··· DATA LINES

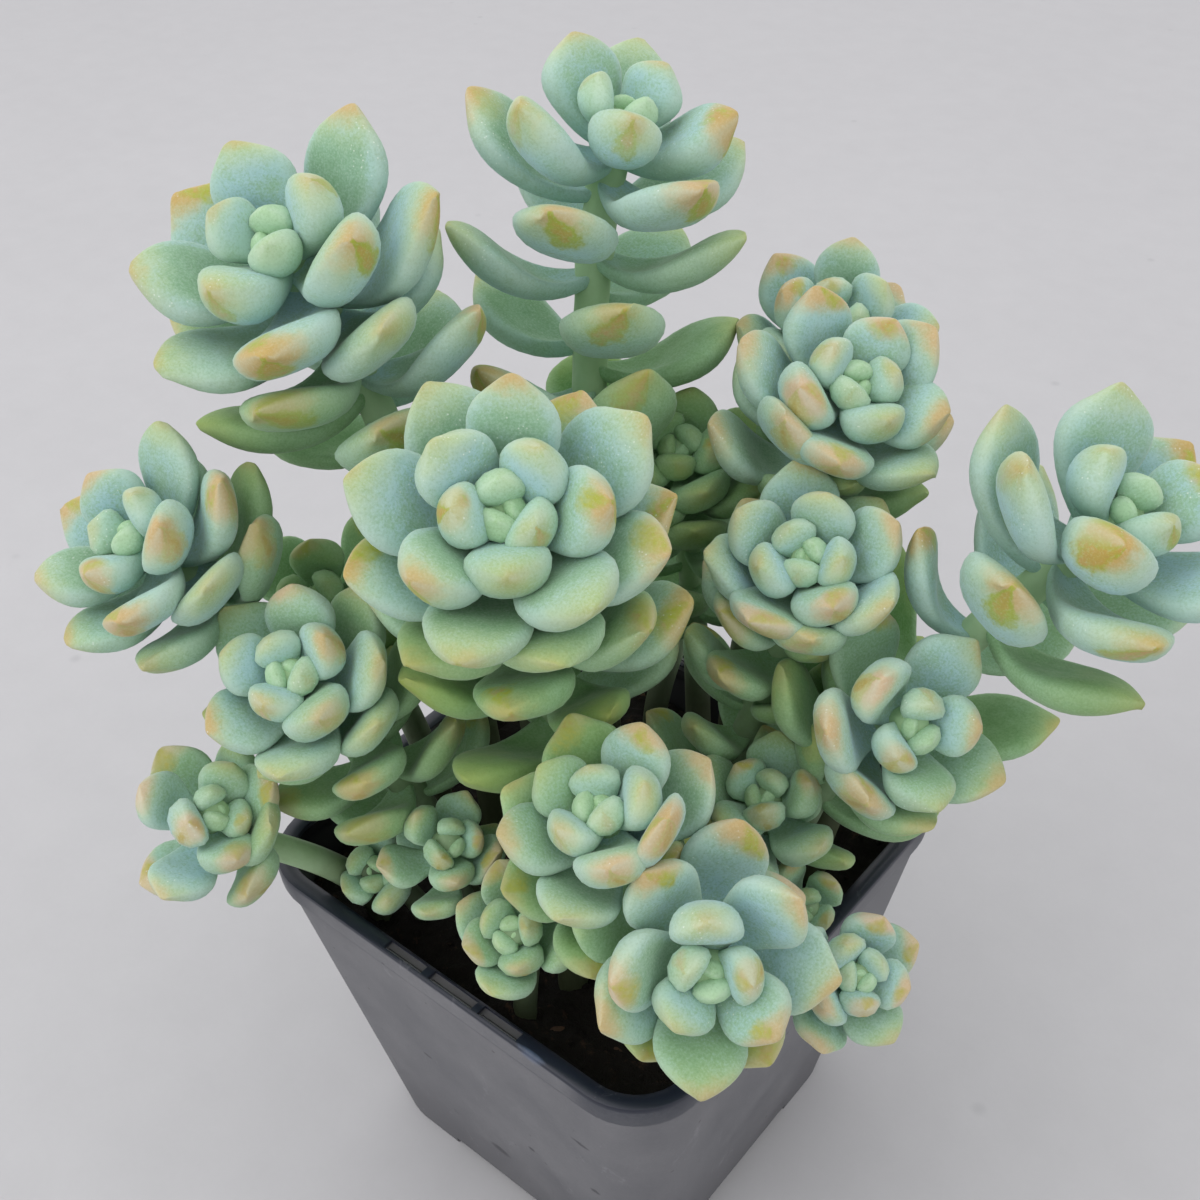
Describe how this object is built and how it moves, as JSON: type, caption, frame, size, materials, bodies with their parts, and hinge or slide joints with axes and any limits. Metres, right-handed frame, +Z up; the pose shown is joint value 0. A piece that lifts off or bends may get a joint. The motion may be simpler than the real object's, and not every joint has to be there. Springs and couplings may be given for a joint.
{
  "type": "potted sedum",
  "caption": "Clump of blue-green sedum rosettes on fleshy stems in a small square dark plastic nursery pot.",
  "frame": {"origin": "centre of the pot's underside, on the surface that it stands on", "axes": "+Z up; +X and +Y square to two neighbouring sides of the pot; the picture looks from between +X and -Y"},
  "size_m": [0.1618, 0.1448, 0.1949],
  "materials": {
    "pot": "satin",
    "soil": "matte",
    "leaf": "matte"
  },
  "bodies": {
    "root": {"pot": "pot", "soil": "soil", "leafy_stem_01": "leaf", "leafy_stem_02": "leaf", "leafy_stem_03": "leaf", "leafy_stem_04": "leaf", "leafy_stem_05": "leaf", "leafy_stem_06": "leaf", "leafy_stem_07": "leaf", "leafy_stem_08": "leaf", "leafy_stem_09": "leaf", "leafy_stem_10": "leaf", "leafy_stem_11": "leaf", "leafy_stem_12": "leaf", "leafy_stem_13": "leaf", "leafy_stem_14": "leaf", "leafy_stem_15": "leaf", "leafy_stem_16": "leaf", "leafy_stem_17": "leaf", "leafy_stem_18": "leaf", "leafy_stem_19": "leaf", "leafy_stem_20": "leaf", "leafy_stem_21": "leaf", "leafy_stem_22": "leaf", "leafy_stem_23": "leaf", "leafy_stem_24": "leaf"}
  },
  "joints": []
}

······

* WRITTEN TASK
Copy all of the data. Keep every word exactly as it is.

* COMPLETE OUTPUT
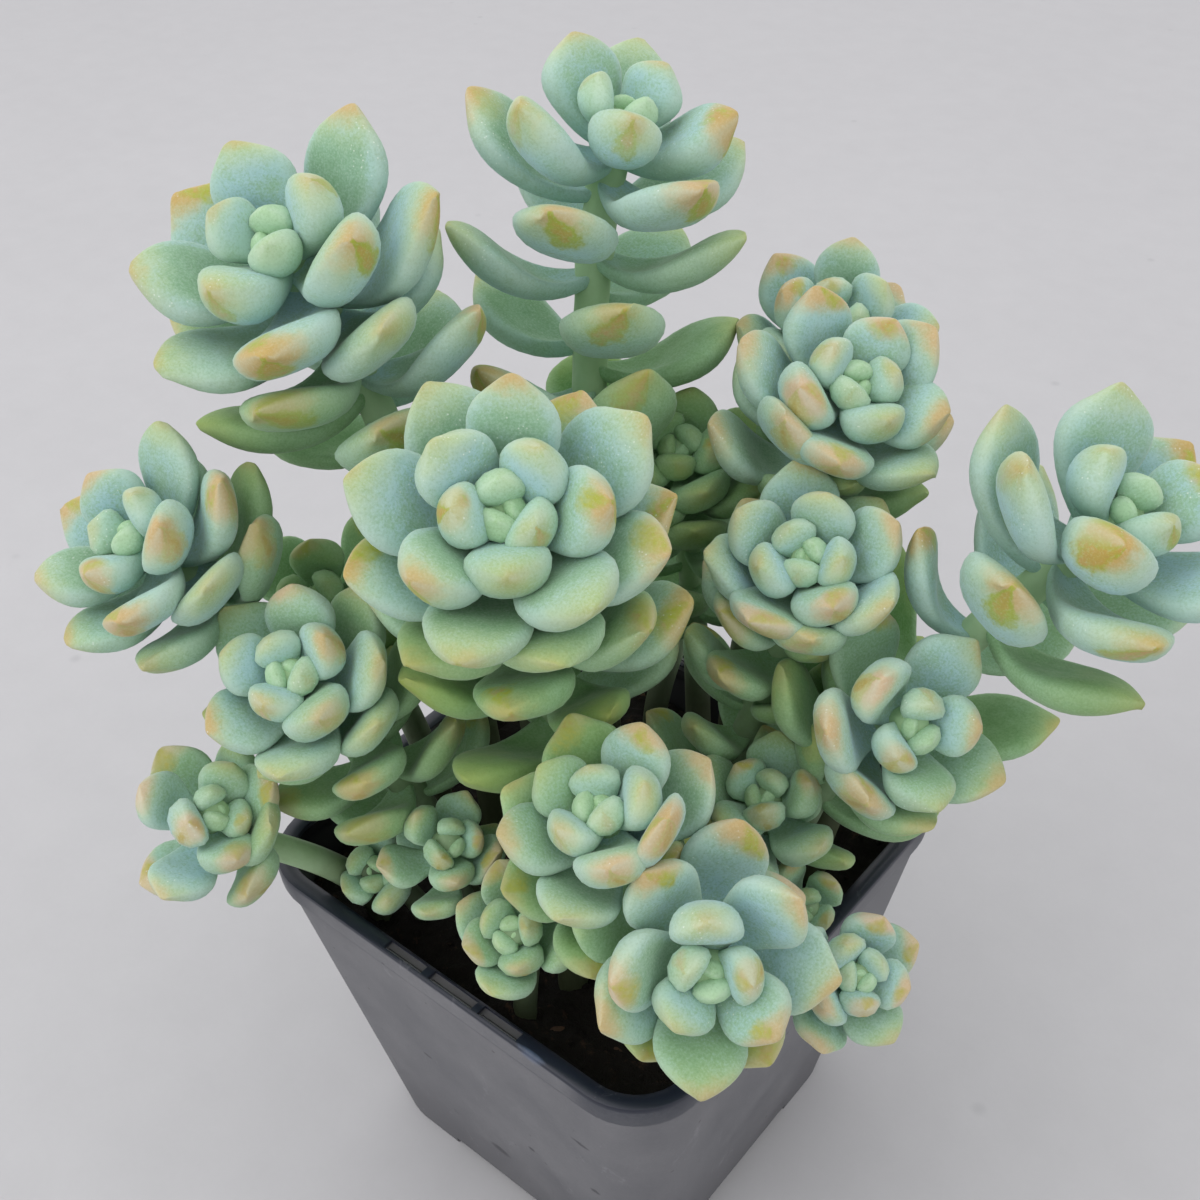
Describe how this object is built and how it moves, as JSON: type, caption, frame, size, materials, bodies with their parts, and hinge or slide joints with axes and any limits. Metres, right-handed frame, +Z up; the pose shown is joint value 0. A piece that lifts off or bends may get a joint. The motion may be simpler than the real object's, and not every joint has to be there. Springs and couplings may be given for a joint.
{
  "type": "potted sedum",
  "caption": "Clump of blue-green sedum rosettes on fleshy stems in a small square dark plastic nursery pot.",
  "frame": {"origin": "centre of the pot's underside, on the surface that it stands on", "axes": "+Z up; +X and +Y square to two neighbouring sides of the pot; the picture looks from between +X and -Y"},
  "size_m": [0.1618, 0.1448, 0.1949],
  "materials": {
    "pot": "satin",
    "soil": "matte",
    "leaf": "matte"
  },
  "bodies": {
    "root": {"pot": "pot", "soil": "soil", "leafy_stem_01": "leaf", "leafy_stem_02": "leaf", "leafy_stem_03": "leaf", "leafy_stem_04": "leaf", "leafy_stem_05": "leaf", "leafy_stem_06": "leaf", "leafy_stem_07": "leaf", "leafy_stem_08": "leaf", "leafy_stem_09": "leaf", "leafy_stem_10": "leaf", "leafy_stem_11": "leaf", "leafy_stem_12": "leaf", "leafy_stem_13": "leaf", "leafy_stem_14": "leaf", "leafy_stem_15": "leaf", "leafy_stem_16": "leaf", "leafy_stem_17": "leaf", "leafy_stem_18": "leaf", "leafy_stem_19": "leaf", "leafy_stem_20": "leaf", "leafy_stem_21": "leaf", "leafy_stem_22": "leaf", "leafy_stem_23": "leaf", "leafy_stem_24": "leaf"}
  },
  "joints": []
}